Exercise prompt
Return exactly the lines that run from the beginning through the line containing "it lies on.", both included, and no others.

Given data
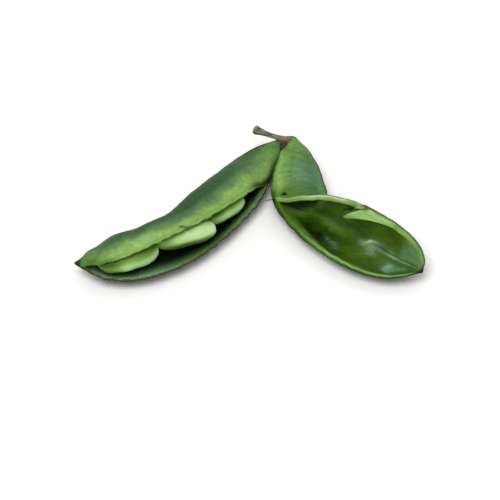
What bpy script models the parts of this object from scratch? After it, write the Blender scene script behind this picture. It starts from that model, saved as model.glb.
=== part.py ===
"""A picked pair of lima bean pods on one stalk.

One pod has sprung open along its near seam and still holds its beans. The other is kinked and is
empty: from its stalk to the kink it is still closed, and beyond the kink its near seam has split
and its two valves are spread like the sides of a boat, with the far seam as the keel. Each pod grew
as one piece, so it is one solid with a real wall and a real hollow.

X runs to the right, Y away from the viewer, Z up. The origin is on the surface that the pods lie
on, under the middle of the whole object. Outlines are in millimetres.
"""

import bmesh
import bpy
import numpy as np

MM = 0.001

# Driving dimensions, in millimetres.
POD_WALL = 1.5  # fleshy wall of a fresh pod over its hollow
SUTURE_RIB = 2.6  # solid rib along a closed seam
RIM_THICKNESS = 2.2  # thickened margin of an open valve
FULL_RIM_GAPE = 3.0  # gape of the valves from which the seam's rib has become two such rims
SPLIT_STEP = 0.1  # the same on the kinked pod, as the share of its upper valve that is gone
THINNEST_HOLLOW = 0.2  # least depth of a valve's hollow
BELLY_WALL = 1.0  # least wall where the pod is pressed flat on the surface
CENTRE = (0.0, 19.1)  # middle of the footprint, in the coordinates of the outlines below

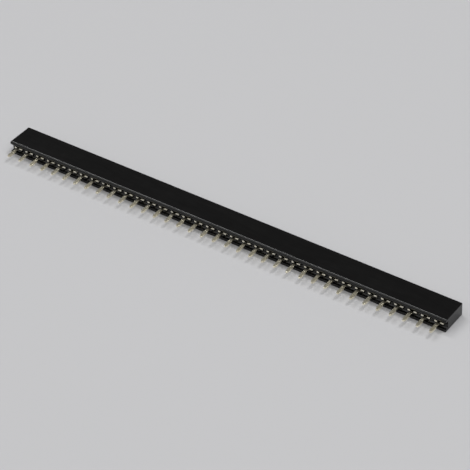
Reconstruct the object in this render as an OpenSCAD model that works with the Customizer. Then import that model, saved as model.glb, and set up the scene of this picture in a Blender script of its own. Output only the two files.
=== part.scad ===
// Female pin header strip, single row, low profile, with straight solder tails.
// One moulded housing holds one stamped contact at each position.
// The strip lies on its long side: +X runs along the row, +Y towards the mating face
// where the pins enter, -Y towards the circuit board, and +Z up.
// The origin is the middle of the whole strip in X and Y, on the surface it lies on.

/* [Strip] */
// Number of contact positions
positions = 36; // [2:1:50]
// Distance between neighbouring contacts
pitch = 2.54; // [2.1:0.001:5.08]
// Height of the housing, from its seating plane to its mating face
body_h = 5.33; // [4.4:0.001:8.5]
// Thickness of the housing, across the row
body_t = 2.54; // [2.1:0.001:5]
// Plastic past the last half pitch, at each end
end_extra = 0.25; // [0.1:0.01:2]

/* [Housing] */
// Height of the two rails that stand on the circuit board
rail_h = 0.7; // [0.3:0.01:0.8]
// Thickness of each rail
rail_t = 0.54; // [0.45:0.01:0.6]
// Radius of the housing's outer edges
edge_r = 0.12; // [0.02:0.01:0.2]
// Radius of the upper rail's long outer edge
nose_r = 0.42; // [0.2:0.01:0.45]
// Thickness of the two long walls beside the contact chambers
wall_t = 0.62; // [0.6:0.01:0.8]
// Depth of the groove in each chamber wall that holds an edge of the contact
groove_d = 0.1; // [0.05:0.01:0.2]
// Thickness of the wall at the mating face
roof_t = 0.9; // [0.6:0.01:1.2]
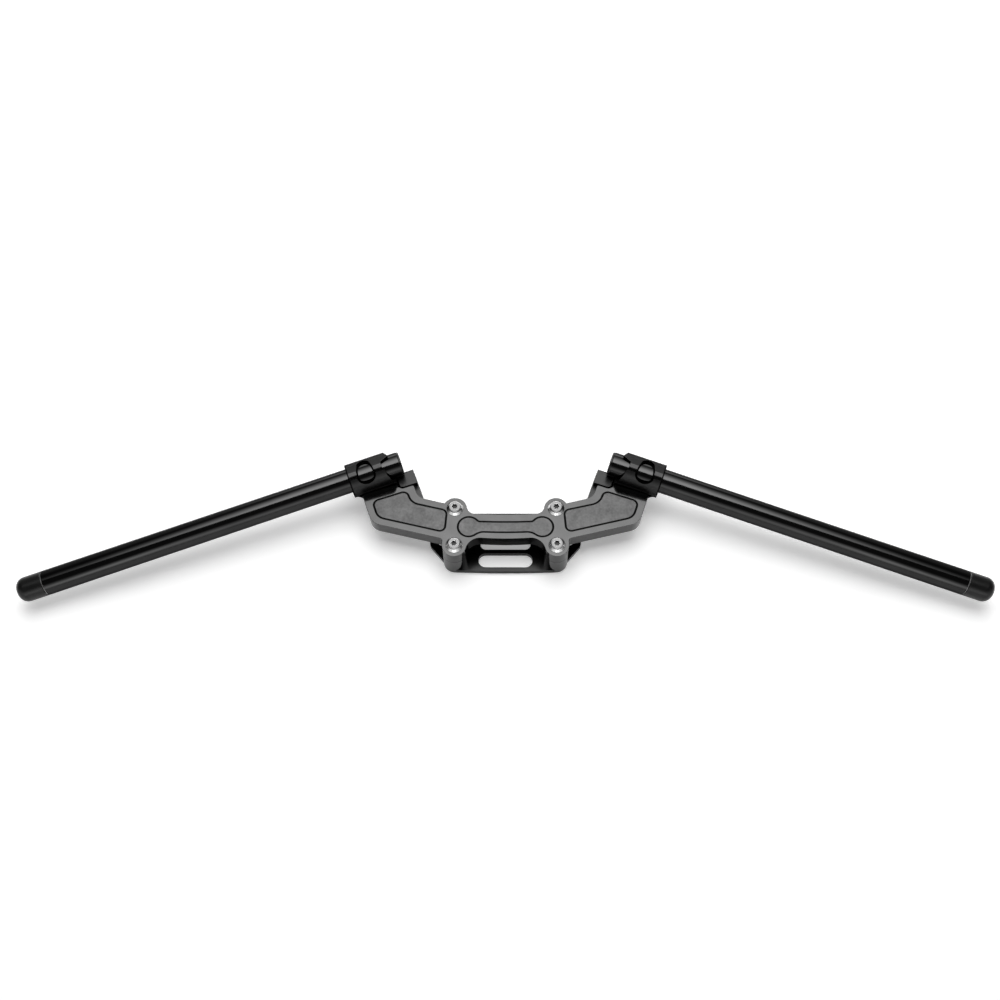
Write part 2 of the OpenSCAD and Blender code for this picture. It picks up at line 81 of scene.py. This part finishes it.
# Where the faces lie that get a finish of their own or a painted shade
LINE_FROM = 0.45 * MM  # an engraved line is deeper than the round on the plate's edge
LINE_DEPTH = 0.8 * MM
BAY_HALF = 36 * MM  # the plate's front bay, to each side of the middle
BAY_BACK = -10 * MM
# The rounds beyond this get a black painted shade along the wings' ends.
WING_END = 105 * MM  # the rounds at the wings' ends lie beyond this
POST_R = 10.8 * MM
HEAD_DEPTH = 5 * MM
SOCKET_R = 3.2 * MM
TOUCH = 0.1 * MM  # what lies this near counts as touching
HAIR = 0.01 * MM  # and this near as level

# Lines on a clamp, as half widths, with the soft edge of each, the share of black in the dark ones, and how
# much lighter than the clamp the light one in the split is
# The dark lines are painted shade in the clamp's gaps, the light one a painted highlight.
END_LINE = 1.1 * MM
SPLIT_LINE = 1.5 * MM
SPLIT_HIGHLIGHT = 0.35 * MM
LINE_SOFT = 0.25 * MM
LINE_SHADE_SHARE = 0.9
HIGHLIGHT_GAIN = 1.6

# The flare of the clamp's foot: where it starts along the bar, how far it reaches before and behind the bar's
# axis, how high its underside lies at most in the model, and how high it lies here
FLARE_FROM = 10.9 * MM
FLARE_FRONT = 16.5 * MM
FLARE_BACK = 4 * MM
FLARE_LOW = 24 * MM
FLARE_UNDER = 26.5 * MM

# A bridge screw's flange: the heights of its cone above the plate, and how far each moves
FLANGE_LOW = 0.9 * MM
FLANGE_HIGH = 1.8 * MM
FLANGE_DROP = 0.6 * MM
FLANGE_LIFT = 0.5 * MM

# Finishes by number: faces and rounds on every piece, then what each kind of piece has besides
FACE, ROUND = 0, 1
PLATE_LINE, PLATE_PAD, PLATE_BAY_SHADE = 2, 3, 4
POST = 2
CLAMP_CUT = 2
SCREW_TOP, SOCKET_WALL, SOCKET_FLOOR = 2, 3, 4
BRIGHT_END = 1


# Mesh helpers

def alone(piece):
    """Leaves one piece selected and active."""
    bpy.ops.object.select_all(action="DESELECT")
    piece.select_set(True)
    bpy.context.view_layer.objects.active = piece


def edit(piece):
    """Opens a piece in edit mode with all of it selected."""
    alone(piece)
    bpy.ops.object.mode_set(mode="EDIT")
    bpy.ops.mesh.select_all(action="SELECT")


def leave_edit():
    """Goes back to object mode."""
    bpy.ops.object.mode_set(mode="OBJECT")


def finish_piece(piece, node, slot, *finishes, angle=32):
    """Smooths a piece, gives it its finishes and lets it stand for a node of the model."""
    alone(piece)
    bpy.ops.object.shade_smooth_by_angle(angle=radians(angle))
    weigh = piece.modifiers.new("weigh", "WEIGHTED_NORMAL")
    weigh.keep_sharp = True
    bpy.ops.object.modifier_apply(modifier="weigh")
    kinds = [polygon.material_index for polygon in piece.data.polygons]
    piece.data.materials.clear()
    for finish in finishes:
        piece.data.materials.append(finish)
    for polygon, kind in zip(piece.data.polygons, kinds):
        polygon.material_index = kind
    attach(piece, "root")
    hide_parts(node)


def eased(node, width, angle=28, clamped=True, reshape=None):
    """A copy of a node's solid, reshaped if asked. Each edge that turns by more than the angle is rounded."""
    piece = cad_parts[node].copy()
    piece.data = piece.data.copy()
    piece.name = node + "_eased"
    piece.parent = None
    bpy.context.scene.collection.objects.link(piece)
    edit(piece)
    bpy.ops.mesh.remove_doubles(threshold=0.002 * MM)
    bpy.ops.mesh.dissolve_limited(angle_limit=radians(0.6))
    leave_edit()
    if reshape:
        reshape(piece)
    for polygon in piece.data.polygons:
        polygon.use_smooth = False
        polygon.material_index = FACE
    ease = piece.modifiers.new("ease", "BEVEL")
    ease.width = width
    ease.segments = EASE_STEPS
    ease.limit_method = "ANGLE"
    ease.angle_limit = radians(angle)
    ease.miter_outer = "MITER_ARC"
    ease.use_clamp_overlap = clamped
    ease.material = ROUND
    bpy.ops.object.modifier_apply(modifier="ease")
    return piece


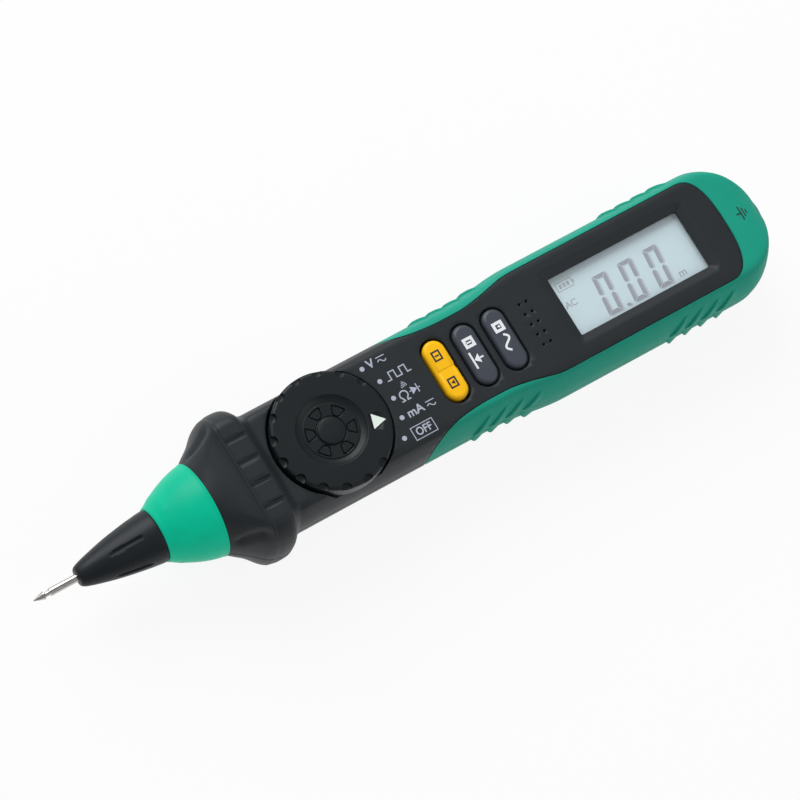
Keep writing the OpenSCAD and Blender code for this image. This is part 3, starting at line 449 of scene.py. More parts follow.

Exercise output
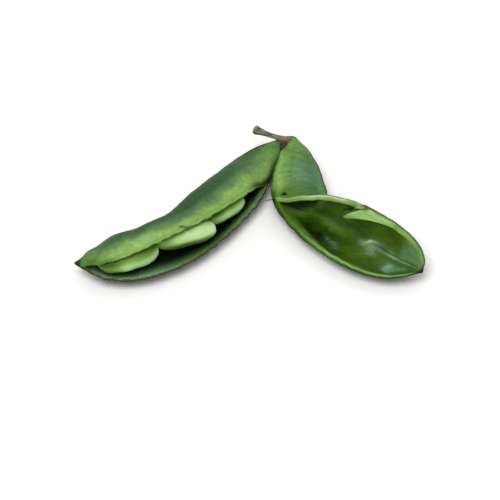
What bpy script models the parts of this object from scratch? After it, write the Blender scene script behind this picture. It starts from that model, saved as model.glb.
=== part.py ===
"""A picked pair of lima bean pods on one stalk.

One pod has sprung open along its near seam and still holds its beans. The other is kinked and is
empty: from its stalk to the kink it is still closed, and beyond the kink its near seam has split
and its two valves are spread like the sides of a boat, with the far seam as the keel. Each pod grew
as one piece, so it is one solid with a real wall and a real hollow.

X runs to the right, Y away from the viewer, Z up. The origin is on the surface that the pods lie
on, under the middle of the whole object. Outlines are in millimetres.
"""

import bmesh
import bpy
import numpy as np

MM = 0.001

# Driving dimensions, in millimetres.
POD_WALL = 1.5  # fleshy wall of a fresh pod over its hollow
SUTURE_RIB = 2.6  # solid rib along a closed seam
RIM_THICKNESS = 2.2  # thickened margin of an open valve
FULL_RIM_GAPE = 3.0  # gape of the valves from which the seam's rib has become two such rims
SPLIT_STEP = 0.1  # the same on the kinked pod, as the share of its upper valve that is gone
THINNEST_HOLLOW = 0.2  # least depth of a valve's hollow
BELLY_WALL = 1.0  # least wall where the pod is pressed flat on the surface
CENTRE = (0.0, 19.1)  # middle of the footprint, in the coordinates of the outlines below

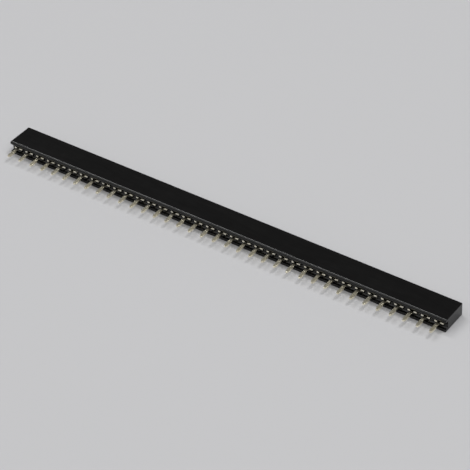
Reconstruct the object in this render as an OpenSCAD model that works with the Customizer. Then import that model, saved as model.glb, and set up the scene of this picture in a Blender script of its own. Output only the two files.
=== part.scad ===
// Female pin header strip, single row, low profile, with straight solder tails.
// One moulded housing holds one stamped contact at each position.
// The strip lies on its long side: +X runs along the row, +Y towards the mating face
// where the pins enter, -Y towards the circuit board, and +Z up.
// The origin is the middle of the whole strip in X and Y, on the surface it lies on.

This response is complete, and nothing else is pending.